10. A method according to claim 9, further comprising a shaft
projection step of projecting a shaft provided at one end of an
application roller configured to apply the developer on the
developing roller through a shaft projection opening provided on
the one-end bearing member when the one-end bearing member is
mounted to the cartridge frame.
11. A method according to claim 10, wherein the cartridge frame is
part of a developing cartridge detachably mountable to a main
assembly of an image forming apparatus, said method further
comprising: a retainer member projecting step of projecting one end
of a retaining member, configured and positioned to prevent the
developing cartridge from disengaging from the apparatus, through a
retaining member hole, when the one-end side cover is mounted to
the cartridge frame, and the developing cartridge is mounted to the
main assembly of the image forming apparatus.

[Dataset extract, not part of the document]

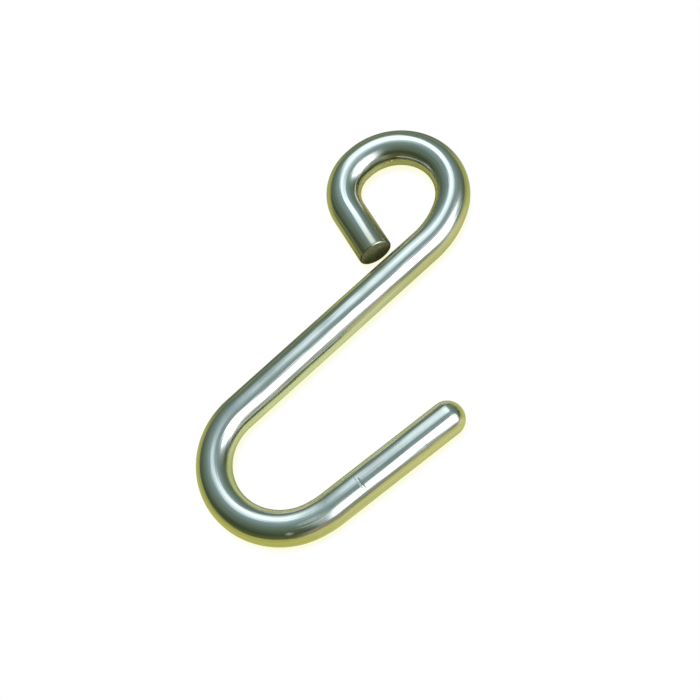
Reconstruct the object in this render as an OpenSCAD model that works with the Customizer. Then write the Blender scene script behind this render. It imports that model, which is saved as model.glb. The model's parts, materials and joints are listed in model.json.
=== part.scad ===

12. A method according to claim 9, further comprising: an other-end
shaft supporting step of rotatably supporting, on an other-end
bearing member, an other-end shaft provided at another longitudinal
end of the developing roller; an other-end frame projection
penetration step of penetrating an other-end frame projection
provided at the another longitudinal end of the cartridge frame
through a bearing member opening provided in an other-end bearing
member to mount the other-end bearing member on the cartridge
frame; and an other-end side cover cylinder engaging step of
engaging an other-end side cover cylinder of an other-end side
cover with the other-end frame projection penetrating through the
other-end bearing member opening.
13. A method according to claim 12, further comprising: a shaft
projection step of projecting a shaft provided on an end of an
application roller, configured and positioned to apply the
developer on the developing roller, through a shaft projection
opening provided on the other-end bearing member.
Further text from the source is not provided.